Nessa época não havia ainda capelão no Colégio. Os Padres Franciscanos, que moravam na Canônica da Matriz Cristo Rei, revezavam-se nos ofícios das Missas diárias, nas Bênçãos das tardes de domingo e no confessionário semanal. Pecados graves, e dos grandes, a serem confessados semana a semana… pelas Irmãs e pelas alunas internas, maioria crianças ainda. Mas era o costume. Era a religião. Era a cultura.
A música que se ouvia na capela era um êxtase. As Irmãs cantavam junto com as internas e era um verdadeiro coro de anjos conduzido pela Maestra Irmã Carolina que ainda fazia a introdução, a música de fundo e os acordes finais com seus ágeis dedos passeando pelos teclados de um harmônio.
Finda a Missa tomava-se o caminho do refeitório para a primeira refeição do dia que se compunha do tradicional café com leite e pão cm manteiga, ritualmente precedido e sucedido, como todas as demais refeições, de uma prece em comum.
No retorno ao dormitório, todo mundo mais relaxado, apesar do silêncio que ainda perduraria, oficialmente, até o recreio no intervalo das aulas… Era o tempo de arrumar a cama, descer para a sala de estudos e aguardar o primeiro dia em minha nova escola.
E eis que então chegada foi a hora de nos dirigirmos às nossas salas de aula. A minha ficava quase no fim do corredor do primeiro pavimento do prédio novo de alvenaria. Mas, só as paredes laterais eram de alvenaria. Na frente havia uma grossa cortina escura que abrangia quase toda a parede. Depois eu soube que aquela cortina era o famoso pano que fechava e ou abria o palco. O palco onde eu já tinha visto minhas irmãs nas solenidades de suas formaturas da Escola Normal. O palco onde se desenrolariam os nossos teatros, onde poemas seriam declamados, o palco, enfim, onde se realizariam todas as solenidades do Colégio Sagrado Coração de Jesus, de Canoinhas.
E foi então, também, que eu descobri onde se situava o imenso salão onde o público ficava para apreciar e aplaudir todos aqueles espetáculos. A parede do fundo de minha sala era de madeira. Mas não era uma parede fixa. Era uma parede formada por enormes portas que separavam as salas de aula. E estas enormes portas se uniam por dobradiças, abrindo-se e fechando-se, de lado a lado, como se fosse uma sanfona, a fim de formar aquele grande salão.

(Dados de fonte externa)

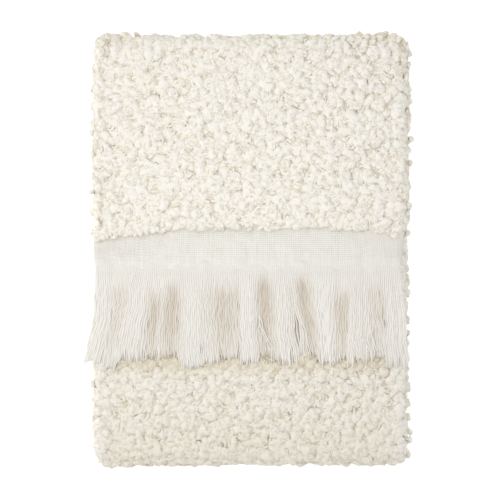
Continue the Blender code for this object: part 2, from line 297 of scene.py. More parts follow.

Também se ouvia, durante as aulas, o som de um piano, ou de uma cítara, de um violino ou de um acordeão tocando não muito longe. E este som vinha de uma salinha que ficava atrás do placo. Era mais uma salinha de música de nosso educandário.
Pensei errado quando pensei em um longo papo com as alunas externas. Durante as aulas não se poderia conversar. Irmã Leocádia, a nossa professora do quarto ano elementar, sempre muito séria, impunha respeito com sua humilde maneira de ser. E no recreio as externas iam para o pátio e ou ficavam no varandão aberto ali ao lado. E eu subia com as internas para o lanche das dez horas no andar de cima.

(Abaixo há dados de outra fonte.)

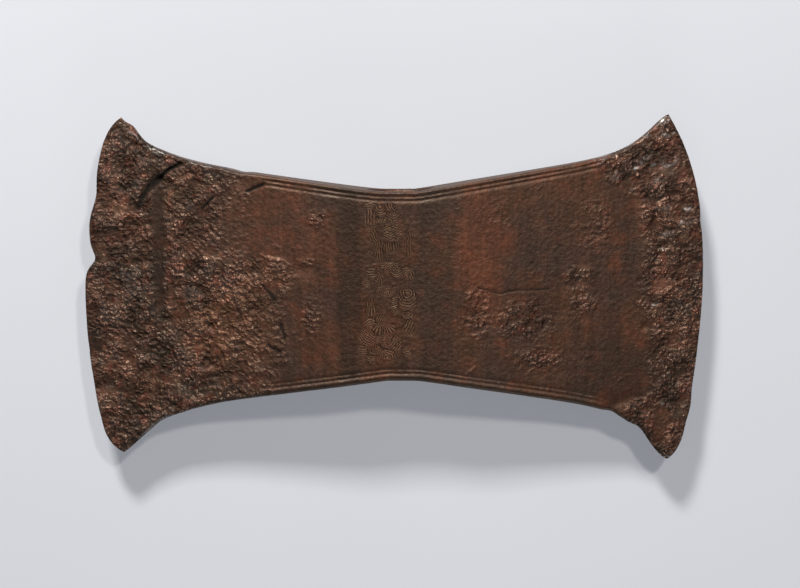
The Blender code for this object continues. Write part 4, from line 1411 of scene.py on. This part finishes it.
def pale_floor():
    """A plain pale floor, wide enough to reach past every view."""
    mesh = bpy.data.meshes.new("pale_floor")
    corners = [(x * FLOOR_HALF, y * FLOOR_HALF, FLOOR_LEVEL) for x, y in ((-1, -1), (1, -1), (1, 1), (-1, 1))]
    mesh.from_pydata(corners, [], [(0, 1, 2, 3)])
    floor = bpy.data.objects.new("pale_floor", mesh)
    bpy.context.scene.collection.objects.link(floor)
    material, recipe, shader, place = new_material("pale matt floor")
    colour = recipe.blend(recipe.noise(place, *FLOOR_SHADES), FLOOR_DARK, FLOOR_LIGHT)
    recipe.feed(shader["Base Color"], colour)
    recipe.feed(shader["Emission Color"], colour)
    shader["Emission Strength"].default_value = FLOOR_GLOW
    shader["Roughness"].default_value = FLOOR_ROUGHNESS
    shader["Specular IOR Level"].default_value = FLOOR_SHINE
    mesh.materials.append(material)


def soft_light(name, place, size, power, colour):
    """A square soft light that faces the middle of the axe head, and isn't seen itself."""
    lamp = bpy.data.lights.new(name, "AREA")
    lamp.shape = "SQUARE"
    lamp.size = size
    lamp.energy = power
    lamp.color = colour
    light = bpy.data.objects.new(name, lamp)
    light.location = place
    light.rotation_euler = (-Vector(place)).to_track_quat("-Z", "Y").to_euler()
    light.visible_camera = False
    bpy.context.scene.collection.objects.link(light)


def light_stage():
    """The lights and a faint pale sky.

    The key light stands beyond the upper side, low enough to rake the face. A smaller one is
    higher, a wide one fills from above, and a low one reaches the lower side.
    """
    for light in LIGHTS:
        soft_light(*light)
    world = bpy.data.worlds.new("pale studio")
    world.use_nodes = True
    background = world.node_tree.nodes["Background"]
    background.inputs["Color"].default_value = SKY
    background.inputs["Strength"].default_value = SKY_STRENGTH
    bpy.context.scene.world = world
    bpy.context.scene.view_settings.view_transform = "Standard"


def aim_camera():
    """A camera above the face, leaning a little to the upper side, with a long lens."""
    lens = bpy.data.cameras.new("camera")
    lens.lens = LENS
    lens.sensor_width = 36.0
    camera = bpy.data.objects.new("camera", lens)
    lean = math.radians(LEAN)
    camera.location = (AIM[0], AIM[1] + AWAY * math.sin(lean), AIM[2] + AWAY * math.cos(lean))
    camera.rotation_euler = (-lean, 0.0, 0.0)
    bpy.context.scene.collection.objects.link(camera)
    bpy.context.scene.camera = camera


def main():
    """Camera, casting with its two finishes, floor and lights."""
    aim_camera()
    casting = build_casting()
    mottling = mottling_group()
    grit = grit_group()
    casting.data.materials.append(patina(mottling, grit))
    casting.data.materials.append(hole_lining(mottling, grit))
    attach(casting, "root")
    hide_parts("axe_head")
    pale_floor()
    light_stage()


main()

O sino tocava exatamente ao meio-dia para o encerramento das aulas e era o tempo exato e justo de se deixar a mochila na sala de estudos, subir ao dormitório a fim de trocar o uniforme azul e branco por um vestido comum. E por cima do vestido um avental de cor azul mais clara, de alças, fechado atrás e que seria o nosso uniforme para se passar o dia todo até que chegada fosse a hora de nos deitarmos.
As atividades eram tantas entre estudar e reconhecer o novo território encantado que o tempo se passava num átimo de segundo. E muitas histórias ainda a serem contadas e lembradas pela vida.